Sunday, November 25, 2012

Dekker on Middle Knowledge in Arminius’ Theology


All quotes from Eef Dekker’s Was Arminius a Molinist? The Sixteenth Century Journal, Vol. 27, No. 2 (Summer, 1996), pp. 337-352. 

Arminius: The knowledge of God is a faculty of his life, which is the first in nature and order, by which he distinctly understands each and every thing, whatever entity they have, will have, have had, can have, or might hypothetically have, and of each and every thing their order, connection, and various aspects that they have or can have; not even excluded that entity which belongs to reason, and which only in the mind, imagination or enunciation exists or can exist. (Public Disputation IV.30)

Dekker: … "Hypothetical entity" may sound just the same as "possible entity." There is, however, a weighty reason not to regard it as such. It is one of the characteristic features of Molinism to distinguish that which is possible from that which can hypothetically exist. In the first case it is about things that can exist, in the second it is about things that would exist, certain circumstances presupposed, as an effect of creaturely free will. In other words, the separation of categories (2) and (3) can be taken to be a first sign of Molinism.

Arminius: 2. [He knows] all possibilia, which may refer as it were to three genera: [a]The first is [knowledge of those things, to which the power of God may immediately extend itself, or which may exist by an act performed by him alone. [b]The second is [knowledge] of those things which, by God's conservation, motion, aid, concursuso, permission, can exist [as performed] by the creatures, whether these creatures will themselves exist or not, and whether they be placed in this or in that, or in infinitely many orders of things, [he knows] even those things which would exist by creatures, if this or that hypothesis were made. [c]The third is [knowledge] of those things which concerning the acts of creatures God can do-convenient for himself or for those acts. (Public Disputation IV.34)
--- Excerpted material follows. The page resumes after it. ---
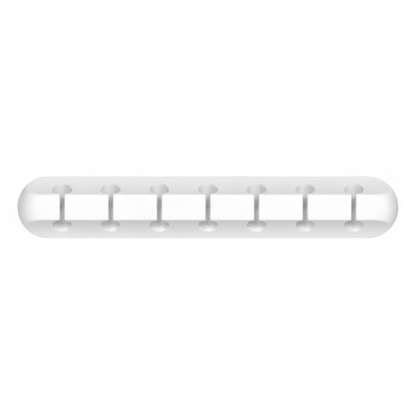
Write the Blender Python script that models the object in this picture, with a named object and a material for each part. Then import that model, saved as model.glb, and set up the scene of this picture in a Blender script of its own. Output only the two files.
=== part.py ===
"""Cable organizer: a moulded silicone strip with seven keyhole channels across it.

The strip is a pill-shaped, domed block. A hollow scoop along each long side leaves a narrow
land on top and a thin flange at the bottom. Each channel is a round bore with a narrow slot
above it, through which a lead is pressed. A foam adhesive pad sits in a shallow recess in the
underside, with its release liner below it.

Metres, +Z up. The strip lies along X, its channels run along Y, and the origin is the middle
of the underside.
"""
import math

import bmesh
import bpy
from mathutils import Vector

# The strip
CHANNEL_COUNT = 7
CHANNEL_PITCH = 0.019
END_REACH = 0.0175             # from the middle of an end channel to the end of the strip
STRIP_WIDTH = 0.024
STRIP_HEIGHT = 0.012
DOME_RADIUS = 0.0085           # rounding of the top edge, all the way round

# The scooped long sides
LAND_WIDTH = 0.010             # what the scoops leave of the top
FLANGE_EDGE = 0.0012           # thickness of the flange at its outer edge
SCOOP_BOW = 0.0009             # how far the hollow side bows in from a straight slope

# The channels
BORE_RADIUS = 0.0036
LIP_THICKNESS = 0.0010         # silicone between the top of the bore and the land
SLOT_WIDTH = 0.0019
EDGE_ROUND = 0.0003            # rounding of the moulded edges

# The underside
PAD_INSET = 0.0020             # from the outline of the strip to the recess
PAD_THICKNESS = 0.0008
LINER_THICKNESS = 0.0002
PAD_PROUD = 0.0003             # how far the foam stands out below the rim round it
FIT_GAP = 0.0003               # between pieces that touch

# How finely the round shapes are divided
END_STEPS = 32
DOME_STEPS = 12
SCOOP_STEPS = 16
SWEEP_STEPS = 20
BORE_STEPS = 44
SLOT_STEPS = 4
LIP_STEPS = 2
CROWN_STEPS = 3
ROUND_STEPS = 2
ROUND_SPARE = 0.0002           # how far a rounded edge's cutter stands out of the surface
CUT_MARGIN = 0.002             # how far a cutter reaches past what it cuts

# Worked out from the sizes above
STRIP_LENGTH = (CHANNEL_COUNT - 1) * CHANNEL_PITCH + 2 * END_REACH
PAD_BOTTOM = LINER_THICKNESS + FIT_GAP
PAD_TOP = PAD_BOTTOM + PAD_THICKNESS
RIM_HEIGHT = PAD_BOTTOM + PAD_PROUD
TOP_HEIGHT = RIM_HEIGHT + STRIP_HEIGHT
BORE_HEIGHT = TOP_HEIGHT - LIP_THICKNESS - BORE_RADIUS
END_CENTRE = STRIP_LENGTH / 2 - STRIP_WIDTH / 2


def clear_scene():
    for item in list(bpy.data.objects):
        bpy.data.objects.remove(item, do_unlink=True)


def make_material(name, colour, roughness):
    material = bpy.data.materials.new(name)
    material.use_nodes = True
    shader = material.node_tree.nodes["Principled BSDF"]
    shader.inputs["Base Color"].default_value = (*colour, 1.0)
    shader.inputs["Roughness"].default_value = roughness
    shader.inputs["Metallic"].default_value = 0.0
    material.diffuse_color = (*colour, 1.0)
    return material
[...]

Dekker:  In category 2[b] formulations are used which bear close resemblance to those which Molina used in his Concordia The first formulation is "whether they be placed in this or in that, or in infinitely many orders of things." Molina formulates in his definition of scientia media: "were it [free choice] to be placed in this or in that or, indeed, in infinitely many orders of things.", The resemblance is striking, and I suggest that Arminius borrowed it from Molina. Still, it does not follow that Arminius has middle knowledge in mind. In fact, what Arminius says by the mouth of Molina has no connection with scientia media. Rather, it is about what creatures can do in specific situations, and not about the relation between a certain possible situation and human choice in such a situation. However, we actually do find middle knowledge in what follows on our quotation (2[b] at the end):"[He knows] even those things which would exist by creatures, if this or that hypothesis were made." Here again we have middle knowledge formulated.

Dekker:  Middle knowledge, we now see, is right at the heart of Arminius' doctrine of divine knowledge.  This conclusion is still reinforced by the fact that the traditional "middle knowledge" quotations from scripture, 1 Sam. 23:11-12 and Matt. 11:21, are not in the margin of thesis 43 (Public Disputation IV.43), but precisely next to our text: in the margin of category 2[b] of thesis 34 (Public Disputation IV.34).
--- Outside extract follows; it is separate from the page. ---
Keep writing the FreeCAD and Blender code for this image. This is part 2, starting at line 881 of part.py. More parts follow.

Arminius: God's knowledge which ... is called "of simple intelligence" and natural or necessary is the cause of all things, by way of prescription and direction, to which is added the action of will and power, although it is necessary that middle knowledge intervenes in things which depend on freedom of created choice.(Public Disputation IV.45)

Dekker:  …Natural knowledge apparently cannot prescribe to the divine will how to proceed in case of human free will. The divine will needs middle knowledge in order to know which free human act can be realized, given certain circumstances. It needs no further comment when I say that this rationale was precisely that which Molina had in mind when he "invented" middle knowledge.